Alvia de vuelta y a mi espalda dos féminas de unos 30 años, con familia bien y óptimos empleos que iban de turismo vacacional al sur. En las casi tres horas de camino me empapé de su tono alto y conversación comprendida entre la banalidad y la impostura: novios estupendos, resorts con palmeras en Marbella que parecían Tailandia, comidas fantásticas, compras y mucho Instagram, que si no se hace ver al parecer no existe. Me las imaginaba terminando el día en la playa con un supermegachupiaplauso a la puesta de sol y me preguntaba qué sabrían de Kabul y qué narices les importaría nada de aquello.

Frustrado por la cada vez más común ausencia de una conversación adecuada, locuaz, pasional y argumentada, me refugio en estas líneas para jugar con el título de la obra de Paul Bowles, The Sheltering Sky junto al apellido prestado de The Accidental Tourist (Lawrence Kasdan), y me contentaría con ser la mitad del personaje Port Moresby (excelente Malkovich en la versión visual de Bertolucci), muriendo de fiebre tifoidea en medio de un triángulo emocional y un vacío interno que glorifica lo sublime frente a la superficialidad. Todo parece ilimitado pero la finitud de la existencia es implacable como para no aprovecharla al máximo.

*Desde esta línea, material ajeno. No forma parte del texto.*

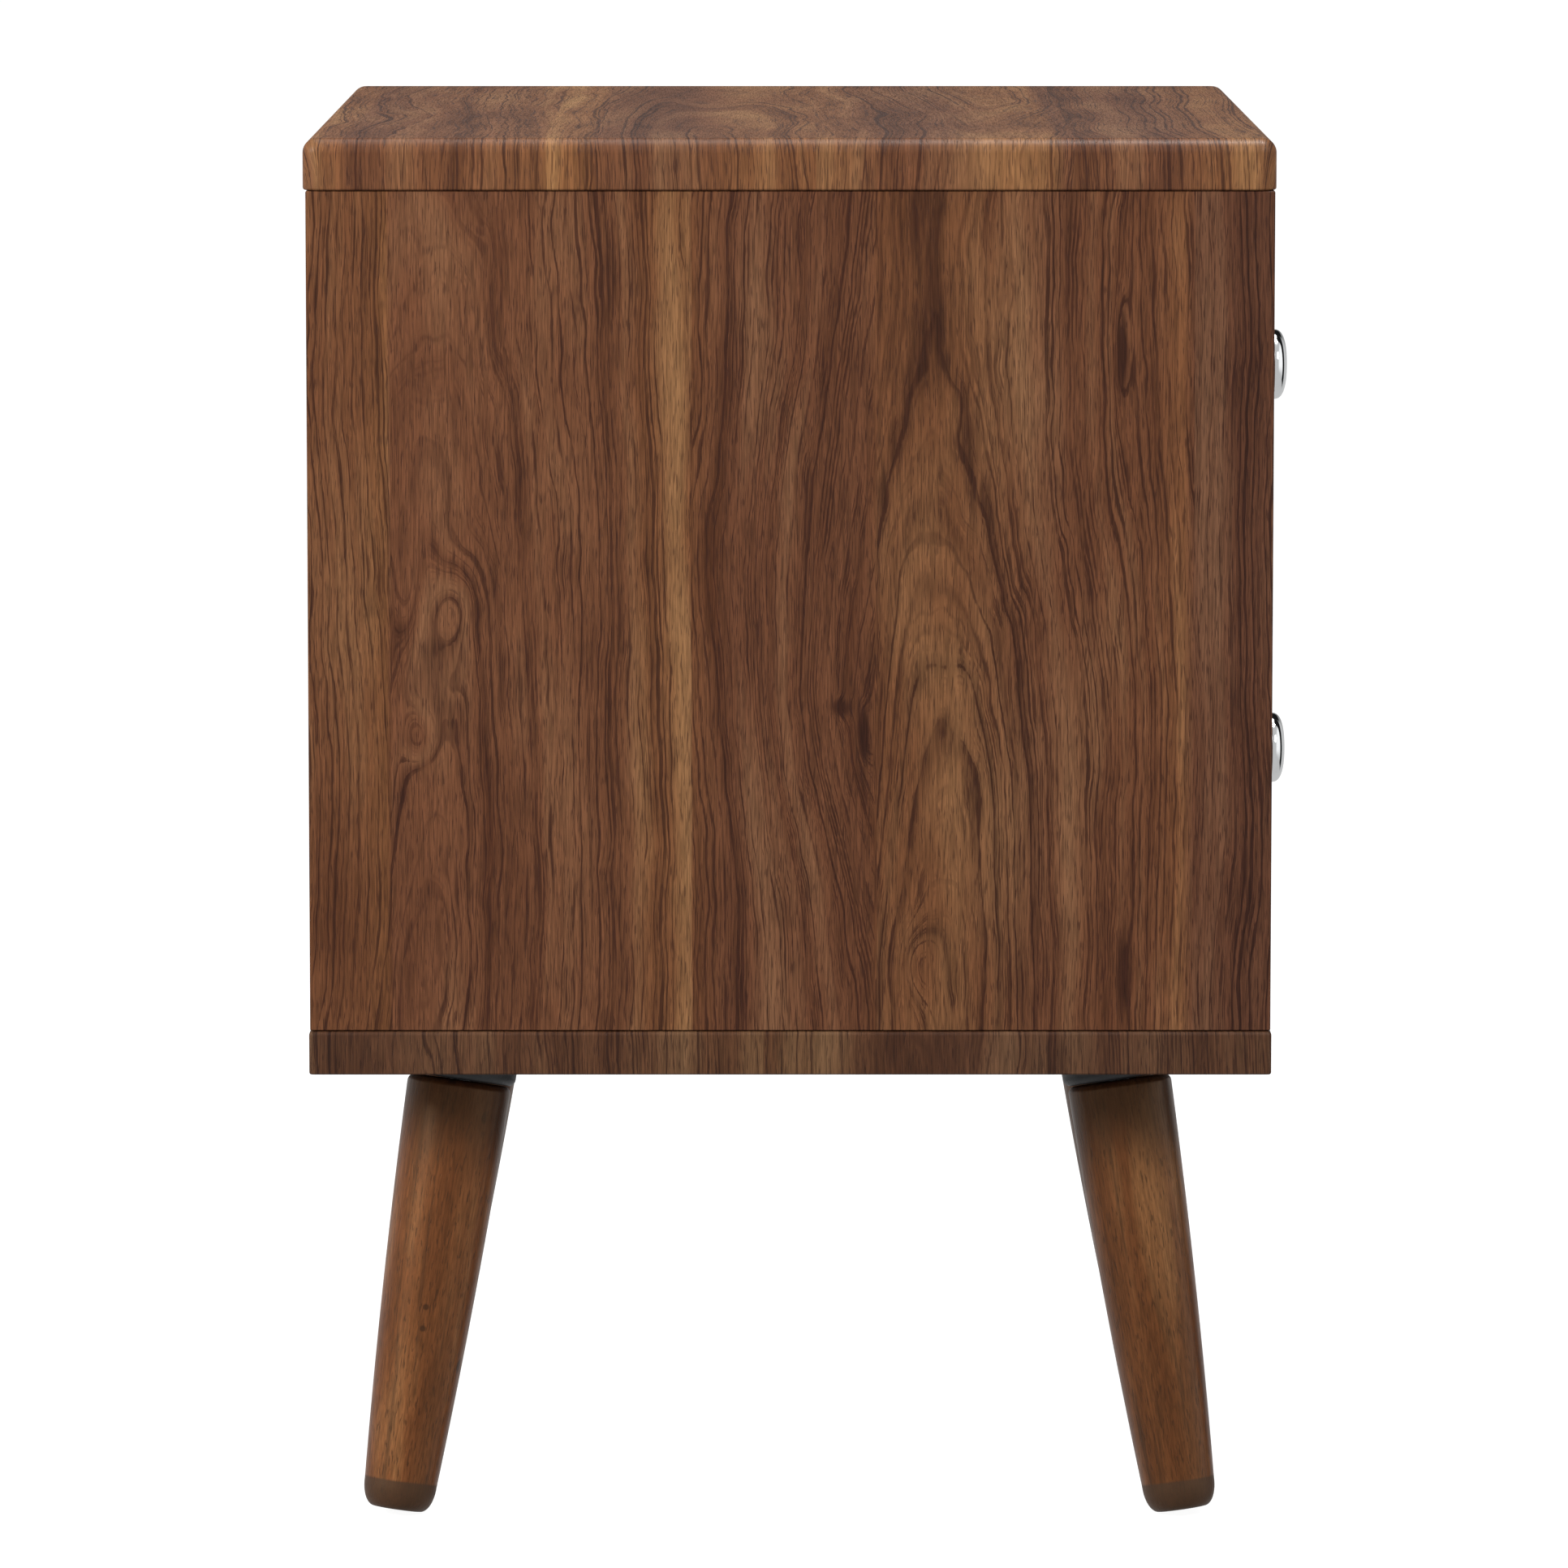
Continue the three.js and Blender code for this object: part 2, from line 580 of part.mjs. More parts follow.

«Mientras el turista se apresura por lo general a regresar a su casa al cabo de algunos meses o semanas, el viajero, que no pertenece más a un lugar que al siguiente, se desplaza con lentitud durante años de un punto a otro de la tierra».

«...otra importante diferencia entre el turista y el viajero es que el primero acepta su propia civilización sin cuestionarla; no así el viajero, que la compara con otras y rechaza los aspectos que no le gustan».